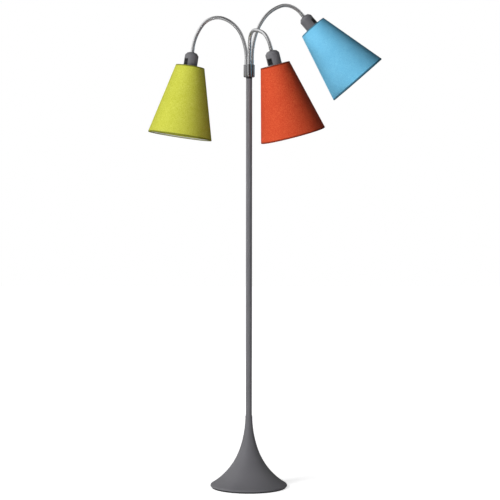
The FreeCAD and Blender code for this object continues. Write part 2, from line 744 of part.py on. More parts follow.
def shade_ring():
    """Threaded ring that clamps the shade's washer under the lampholder."""
    top = -FITTER_T - 2 * HAIR
    bore = SKIRT_R + FIT_GAP
    return spun_points([
        (bore, top), (RING_NUT_R, top), (RING_NUT_R, top - RING_NUT_FLANGE_T),
        (RING_NUT_BODY_R, top - RING_NUT_FLANGE_T), (RING_NUT_BODY_R, top - RING_NUT_H),
        (bore, top - RING_NUT_H),
    ])


# ---- shade ----

def shade_radius(z, inset=0.0):
    """Radius of the shade's cone at a height in the lampholder's frame."""
    share = -z / SHADE_H
    radius = SHADE_TOP_R + (SHADE_BOTTOM_R - SHADE_TOP_R) * share
    return radius - inset / math.cos(SHADE_SLOPE)


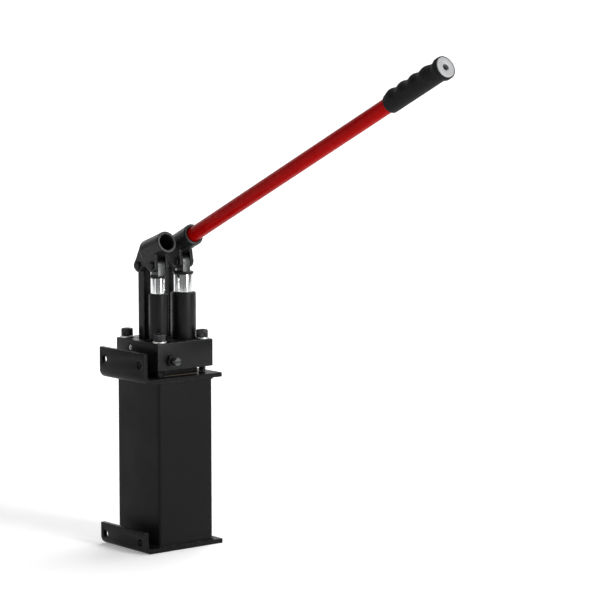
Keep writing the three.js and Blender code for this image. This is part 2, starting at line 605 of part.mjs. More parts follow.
function buildHandle(unit, leverGroup) {
  const inserted = unit.socketLength - socket.backWall - SEAT;
  const group = new THREE.Group();
  group.position.set(0, -socket.behind - unit.socketLength, socket.rise);
  group.rotation.x = Math.PI / 2; // the group's +Z runs out of the socket along the lever's -Y
  leverGroup.add(group);
  const tubeEnd = handle.exposed - endCap.thickness;
  const tubeStart = [0, 0, -inserted];
  const tube = ring(handle.radius, handle.radius - handle.wall, tubeEnd + inserted, 'z', tubeStart, 32);
  piece('handle_tube', redPaint, tube, group);

  const start = handle.exposed - grip.length;
  const bore = handle.radius + RUN;
  const outline = [[bore, 0], [grip.radius, 0]];
  const stepsPerBump = 4;
  const ribbed = grip.length - grip.endLength - grip.neck - 4;
  for (let i = 0; i <= grip.bumps * stepsPerBump; i += 1) {
    const wave = 0.5 - 0.5 * Math.cos((2 * Math.PI * i) / stepsPerBump);
    outline.push([grip.radius + grip.bump * wave, 2 + (ribbed * i) / (grip.bumps * stepsPerBump)]);
  }
  const recess = endCap.thickness;
  outline.push([grip.radius, grip.length - grip.endLength - 2]);
  outline.push([grip.endRadius, grip.length - grip.endLength], [grip.endRadius, grip.length - 1]);
  outline.push([grip.endRadius - 1, grip.length], [endCap.radius + FIT, grip.length]);
  outline.push([endCap.radius + FIT, grip.length - recess], [bore, grip.length - recess]);
  piece('handle_grip', rubber, turned(outline, 'z', [0, 0, start], 24), group);

  const cap = join(
    cylinder(endCap.radius, endCap.thickness - SEAT / 2, 'z', [0, 0, tubeEnd + SEAT / 2], 32),
    cylinder(handle.radius - handle.wall - FIT, endCap.plug, 'z', [0, 0, tubeEnd - endCap.plug + 1], 24),
  );
  const hole = cylinder(endCap.hole, 12, 'z', [0, 0, handle.exposed - 8], 20);
  piece('handle_end_cap', greyCap, cut(cap, hole), group);
}

// ---- Assembly -----------------------------------------------------------------------------------

buildTank();
buildSpacer();
buildSuction();
buildBlock();
buildBolts();
buildValves();
buildRelease();
for (const unit of pumps) {
  buildBarrel(unit);
  buildPlunger(unit);
  buildLink(unit);
  const lever = buildLever(unit);
  if (unit.side === 'right') buildHandle(unit, lever);
}

export default pump;
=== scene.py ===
"""Looks for a two-stage hydraulic hand pump, built round its packed design model.

Each group of pieces has its own operator. Sizes are in metres. Places come from the design model's
nodes and joints, so a piece always sits where the design says.
"""

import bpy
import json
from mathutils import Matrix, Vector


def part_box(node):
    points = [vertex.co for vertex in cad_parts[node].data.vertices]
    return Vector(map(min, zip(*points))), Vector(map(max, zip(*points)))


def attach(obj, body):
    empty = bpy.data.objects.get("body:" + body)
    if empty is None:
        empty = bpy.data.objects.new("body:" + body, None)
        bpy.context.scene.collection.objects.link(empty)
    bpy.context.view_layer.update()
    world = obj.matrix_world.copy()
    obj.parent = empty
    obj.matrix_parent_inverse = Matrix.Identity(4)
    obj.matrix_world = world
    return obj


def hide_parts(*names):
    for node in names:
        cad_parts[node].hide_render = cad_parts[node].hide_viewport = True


bl_info = {
    "name": "Hydraulic Hand Pump",
    "version": (1, 0, 0),
    "blender": (4, 5, 0),
    "location": "View3D > Sidebar > Hand Pump",
    "description": "Builds the tank, block, plungers, levers and handle of a two-stage hydraulic hand pump",
    "category": "Object",
}

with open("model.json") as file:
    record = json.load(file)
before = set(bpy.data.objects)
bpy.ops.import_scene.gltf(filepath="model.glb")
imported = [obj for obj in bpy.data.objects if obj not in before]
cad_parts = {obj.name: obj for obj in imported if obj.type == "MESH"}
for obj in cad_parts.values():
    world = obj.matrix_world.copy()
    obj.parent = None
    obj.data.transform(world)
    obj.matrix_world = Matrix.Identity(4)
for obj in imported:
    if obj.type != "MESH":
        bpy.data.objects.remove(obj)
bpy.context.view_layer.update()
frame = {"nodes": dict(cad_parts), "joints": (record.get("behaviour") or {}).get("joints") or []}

import json
import math

import bmesh
import bpy
from bpy.props import FloatProperty, FloatVectorProperty, IntProperty, PointerProperty
from bpy.types import Operator, Panel, PropertyGroup
from mathutils import Matrix, Vector

JOINTS = {joint["name"]: joint for joint in frame["joints"]}
ROUND = 96  # segments round a large turned piece
SMALL = 48  # segments round a small one
FULL = 2 * math.pi
SIDES = ("left", "right")
BACK, RIGHT, UP = (0, 1, 0), (1, 0, 0), (0, 0, 1)
SIDEWAYS = Matrix((  # lays an outline in the plane of Y and Z, to be extruded towards +X
    (0, 0, 1, 0),
    (1, 0, 0, 0),
    (0, 1, 0, 0),
    (0, 0, 0, 1),
))


# ---- Places taken from the design model ---------------------------------------------------------


def corners_of(node):
    """The lowest and highest corner of a design node at rest, as vectors."""
    low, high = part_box(node)
    return Vector(low), Vector(high)


def middle_of(node):
    low, high = corners_of(node)
    return (low + high) / 2


def joint_place(name):
    return Vector(JOINTS[name]["pos_m"])


def nodes_named(start):
    """The design nodes whose names begin in one way, such as the four bolts."""
    return [name for name in frame["nodes"] if name.startswith(start)]


# ---- Mesh helpers -------------------------------------------------------------------------------


def new_object(name, mesh):
    made = bpy.data.objects.new(name, mesh)
    bpy.context.scene.collection.objects.link(made)
    return made


def object_from(name, bm, place=None):
    """Turns a bmesh into an object whose place is in its mesh, with its faces outwards."""
    bmesh.ops.remove_doubles(bm, verts=bm.verts, dist=1e-7)
    bmesh.ops.recalc_face_normals(bm, faces=bm.faces)
    if place is not None:
        bm.transform(place)
    mesh = bpy.data.meshes.new(name)
    bm.to_mesh(mesh)
    bm.free()
    return new_object(name, mesh)


def along(axis, at=(0, 0, 0)):
    """A matrix that lays a piece built along +Z on another axis, its start at a point."""
    turn = Vector((0, 0, 1)).rotation_difference(Vector(axis)).to_matrix().to_4x4()
    return Matrix.Translation(Vector(at)) @ turn


def softened(outline, radius, closed):
    """Rounds each corner of an outline of (radius, height) points with a short curve."""
    count = len(outline)
    points = []
    for i, corner in enumerate(outline):
        if not closed and i in (0, count - 1):
            points.append(Vector(corner))
            continue
        here = Vector(corner)
        before = Vector(outline[i - 1])
        after = Vector(outline[(i + 1) % count])
        reach = min(radius, 0.45 * (before - here).length, 0.45 * (after - here).length)
        start = here + reach * (before - here).normalized()
        end = here + reach * (after - here).normalized()
        for step in range(4):
            t = step / 3
            points.append((1 - t) ** 2 * start + 2 * t * (1 - t) * here + t**2 * end)
    return points


def turned(name, outline, place=None, soft=0.0003, segments=ROUND, ripple=None):
    """Turns an outline about +Z. An outline that leaves the axis free at both ends is a closed ring."""
    closed = outline[0][0] > 0 and outline[-1][0] > 0
    points = softened([Vector(p) for p in outline], soft, closed)
    bm = bmesh.new()
    rings = []
    for radius, height in points:
        if radius < 1e-9:
            rings.append([bm.verts.new((0, 0, height))])
            continue
        ring = []
        for k in range(segments):
            angle = FULL * k / segments
            r = radius + (ripple(angle, height, radius) if ripple else 0)
            ring.append(bm.verts.new((r * math.cos(angle), r * math.sin(angle), height)))
        rings.append(ring)
    pairs = list(zip(rings, rings[1:])) + ([(rings[-1], rings[0])] if closed else [])
    for low, high in pairs:
        for k in range(segments):
            n = (k + 1) % segments
            loop = [low[k % len(low)], low[n % len(low)], high[n % len(high)], high[k % len(high)]]
            loop = [v for i, v in enumerate(loop) if v not in loop[:i]]
            if len(loop) > 2:
                bm.faces.new(loop)
    return object_from(name, bm, place)


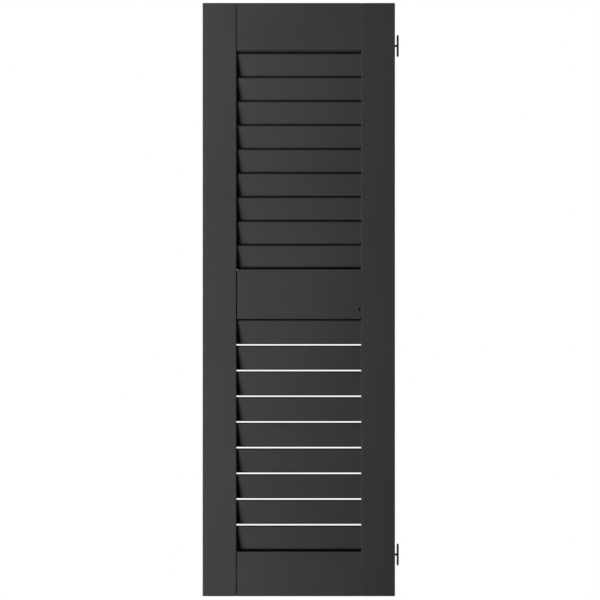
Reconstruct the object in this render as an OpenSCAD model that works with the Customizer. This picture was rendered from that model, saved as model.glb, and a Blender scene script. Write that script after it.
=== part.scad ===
// One leaf of a fixed-slat louvred shutter, painted timber, hung on two butt hinges.
// Front (room side) faces -Y, +Z is up. The origin is the middle of the lower hinge's
// jamb screws, on the face that lies against the jamb.

/* [Leaf] */
// Width of the leaf over both stiles
leaf_w = 438; // [320:1:640]
// Height of the leaf over top and bottom rails
leaf_h = 1350; // [1260:1:1900]
// Thickness of stiles and rails
leaf_t = 34; // [31:0.5:44]
// Width of each stile
stile_w = 77; // [55:1:100]

/* [Rails] */
// Height of the top rail's face, with the chamfer under it
top_rail_h = 111.6; // [75:0.1:150]
// Height of the chamfer along the top rail's lower front edge
top_rail_chamfer_h = 4.5; // [1:0.5:8]
// Depth of that chamfer into the rail's underside
top_rail_chamfer_depth = 9; // [1:0.5:12]
// Height of the middle rail's face
middle_rail_h = 114; // [70:0.5:150]
// Height of the bottom rail's face
bottom_rail_h = 102; // [70:1:150]
// Height of the lower opening, from bottom rail to middle rail
lower_opening_h = 528.5; // [430:0.5:650]
// Depth, front to back, of the lip that hangs behind the first slat of each opening
lip_t = 12; // [6:0.5:14]
// How far that lip hangs below the rail
lip_drop = 15; // [4:0.5:20]
// Fall of the middle rail's top towards the back, in degrees
weathering = 15; // [8:1:22]
// Thickness of the upstand at the back of the bottom rail
upstand_t = 5; // [3:0.5:6]
// Height of that upstand
upstand_h = 9; // [6:0.5:14]

/* [Slats] */
// Number of slats in the upper opening
upper_slats = 9; // [6:1:11]
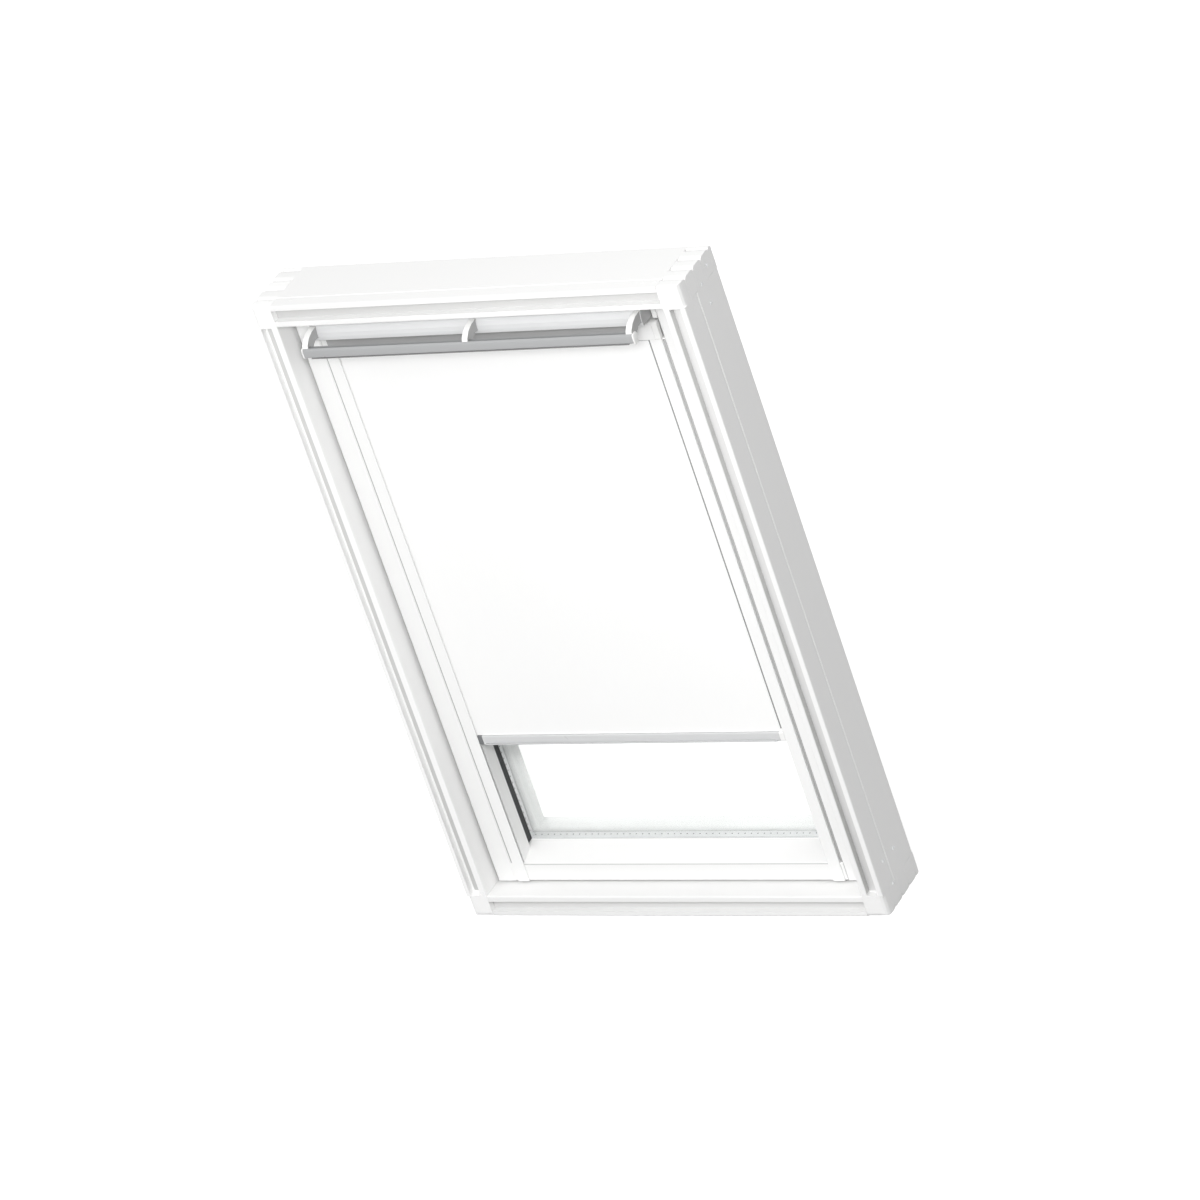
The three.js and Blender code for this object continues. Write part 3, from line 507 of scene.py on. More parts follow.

■ Stated task ■
Repeat word for word the lines from the line containing "buildTank();" to the line containing "record = json.load(file)", both lines included; nothing else should appear.

■ Answer for the task ■
buildTank();
buildSpacer();
buildSuction();
buildBlock();
buildBolts();
buildValves();
buildRelease();
for (const unit of pumps) {
  buildBarrel(unit);
  buildPlunger(unit);
  buildLink(unit);
  const lever = buildLever(unit);
  if (unit.side === 'right') buildHandle(unit, lever);
}

export default pump;
=== scene.py ===
"""Looks for a two-stage hydraulic hand pump, built round its packed design model.

Each group of pieces has its own operator. Sizes are in metres. Places come from the design model's
nodes and joints, so a piece always sits where the design says.
"""

import bpy
import json
from mathutils import Matrix, Vector


def part_box(node):
    points = [vertex.co for vertex in cad_parts[node].data.vertices]
    return Vector(map(min, zip(*points))), Vector(map(max, zip(*points)))


def attach(obj, body):
    empty = bpy.data.objects.get("body:" + body)
    if empty is None:
        empty = bpy.data.objects.new("body:" + body, None)
        bpy.context.scene.collection.objects.link(empty)
    bpy.context.view_layer.update()
    world = obj.matrix_world.copy()
    obj.parent = empty
    obj.matrix_parent_inverse = Matrix.Identity(4)
    obj.matrix_world = world
    return obj


def hide_parts(*names):
    for node in names:
        cad_parts[node].hide_render = cad_parts[node].hide_viewport = True


bl_info = {
    "name": "Hydraulic Hand Pump",
    "version": (1, 0, 0),
    "blender": (4, 5, 0),
    "location": "View3D > Sidebar > Hand Pump",
    "description": "Builds the tank, block, plungers, levers and handle of a two-stage hydraulic hand pump",
    "category": "Object",
}

with open("model.json") as file:
    record = json.load(file)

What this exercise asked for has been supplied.